Step 2: Close the Distance
Elk are loud. When a bull bugles and hears a bugle back, he expects to see another elk within a minute or two. Hunters who set up and call from 400 yards away give bulls too much time to locate them by sight, smell, or simply by the lack of elk presence. Get within 150 yards—ideally 80–100—before you start a real calling sequence.
Step 3: Cow Call Aggressively
A bull that knows another bull is nearby wants the cows that bull supposedly has. A series of mew and estrus chirp cow calls from a diaphragm or Phelps reed will often pull him in faster than more bugling. Sound like a hot cow and a distant competitor simultaneously—use a diaphragm for cow calls while your hunting partner bugles from 50 yards behind you. The bull should try to cut you off from the other bull.
Step 4: The Raking Close
If a bull hangs up at 60–80 yards in the timber, thrash a nearby tree limb with a stick. Antler raking suggests a bull is right there with cows. This tactic closes more hung-up bulls than additional calling. Do it hard and aggressively—bulls make a lot of noise.
Calls Every Elk Hunter Needs
- Diaphragm (mouth call): The most versatile tool in your pack. Practice cow mews, estrus chirps, and calf calls at home until they are muscle memory. Leaves your hands free to draw.
- External reed bugle tube: Phelps Game Calls, Rocky Mountain Hunting Calls, and Carlton make quality tubes.

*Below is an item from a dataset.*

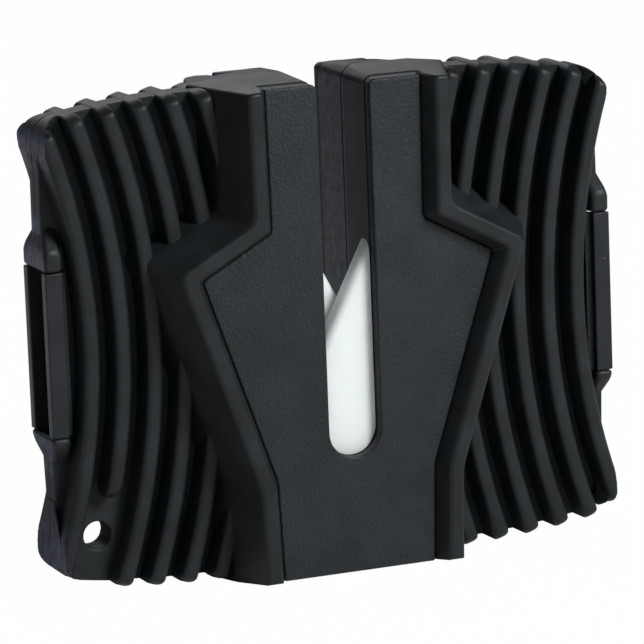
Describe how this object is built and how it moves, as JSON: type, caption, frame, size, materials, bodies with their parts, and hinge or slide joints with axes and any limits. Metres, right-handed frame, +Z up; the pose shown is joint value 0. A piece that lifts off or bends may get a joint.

An external reed gives you more volume and pitch control for reaching distant bulls.
- Cow call (open reed): A Primos Hoochie Mama or similar push-button call is fine for beginners and works great at close range for finishing bulls.

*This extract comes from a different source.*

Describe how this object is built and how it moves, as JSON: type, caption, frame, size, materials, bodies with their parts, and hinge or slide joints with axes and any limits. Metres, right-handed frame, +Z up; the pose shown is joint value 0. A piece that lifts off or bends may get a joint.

- Raking stick: A 24-inch section of branch or a collapsed shooting stick. Not technically a call, but it closes more bulls than anything in your bag at 60 yards.
Wind, Terrain, and Setup
All the calling skill in the world evaporates the moment a bull winds you. Elk have a sense of smell that shames most deer, and a bull that smells you is gone—not spooked to a different ridgeline, but gone from your zip code for the rest of the day.
Set up with the wind in your face or a crosswind. In Oregon Cascades and Blue Mountains, thermals shift dramatically as the day warms—plan for upslope thermals after 10 AM and position yourself accordingly. Calling from the bottom of a drainage in the morning only to have your scent stream uphill over the approaching bull is a classic mistake.

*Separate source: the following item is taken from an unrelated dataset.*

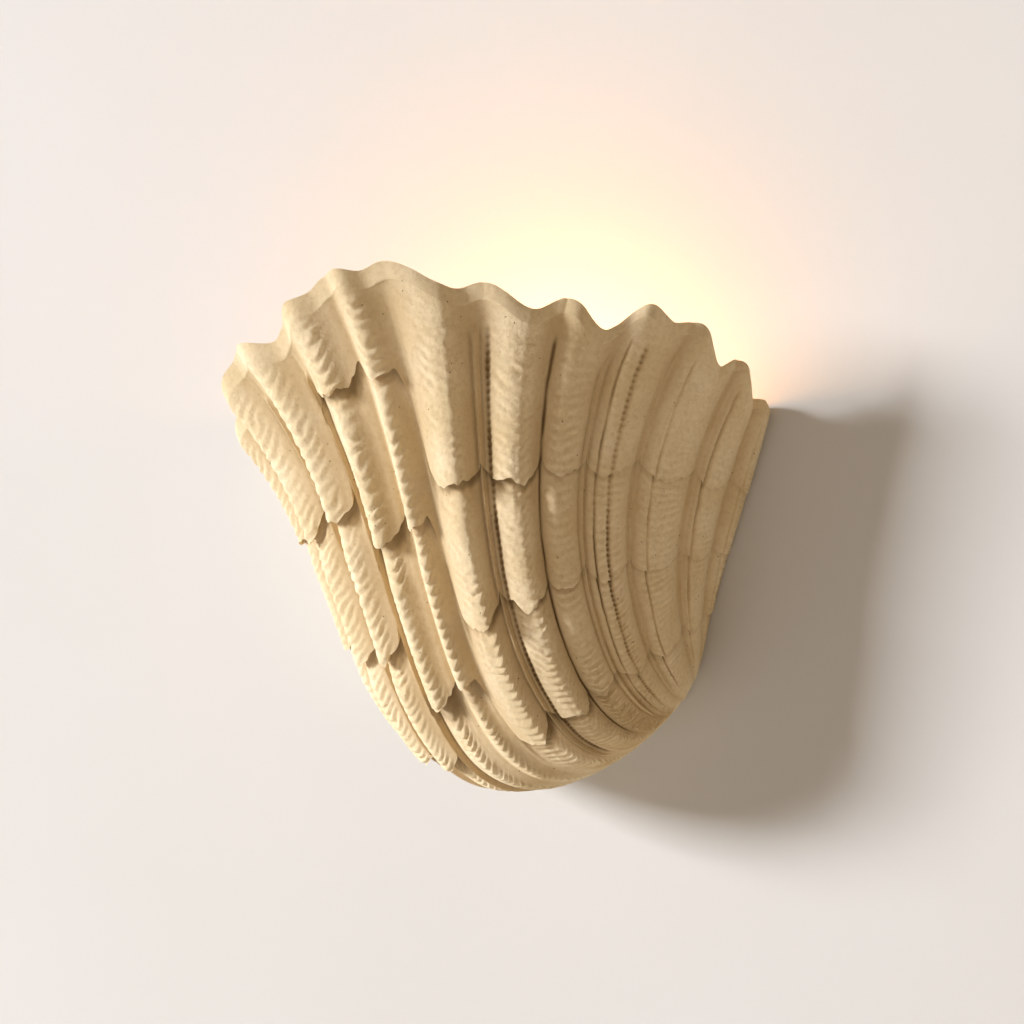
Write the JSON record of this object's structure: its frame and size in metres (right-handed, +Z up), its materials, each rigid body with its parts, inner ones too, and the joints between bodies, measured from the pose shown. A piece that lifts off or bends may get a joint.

Use terrain to funnel elk through shooting lanes. Set up where the bull has to pass within range of a natural choke point: a saddle, a trail through dense brush, or a timber opening he needs to cross to get to you. Do not call from the open. You want to be slightly back in the timber with a clearing in front of you.
Oregon Units Known for Vocal Bulls
Not every Oregon elk unit produces the same calling response. Units with higher bull-to-cow ratios and older age structure tend to have more aggressive rutting behavior. Some historically strong archery calling areas include the Starkey Unit (limited entry), the Desolation Unit in the Blues, and the southern Cascades units (Roseburg, Winchuck, and Dixon). Even in good units, vocal activity fluctuates year to year based on weather and hunting pressure.
High-pressure OTC units near population centers can have bulls that have been called to repeatedly and refuse to commit. In these spots, finesse calling—subtle cow mews, long silent waits, and stealthy repositioning—will outperform aggressive bugling every time.
When to Stop Calling
The most underappreciated elk calling skill is knowing when to be quiet. Once a bull is committed and closing distance, put the calls away. Give him time to close the gap. Move only when his head is behind a tree. Draw only when he is looking away. The calling got him there—your patience and shot execution close the deal.
Oregon archery elk is one of the hardest, most rewarding hunts in the West. Do the work in the off-season on your calling, know your unit, and when that first September morning lights up with screaming bulls in the timber, you will have the tools to make it happen.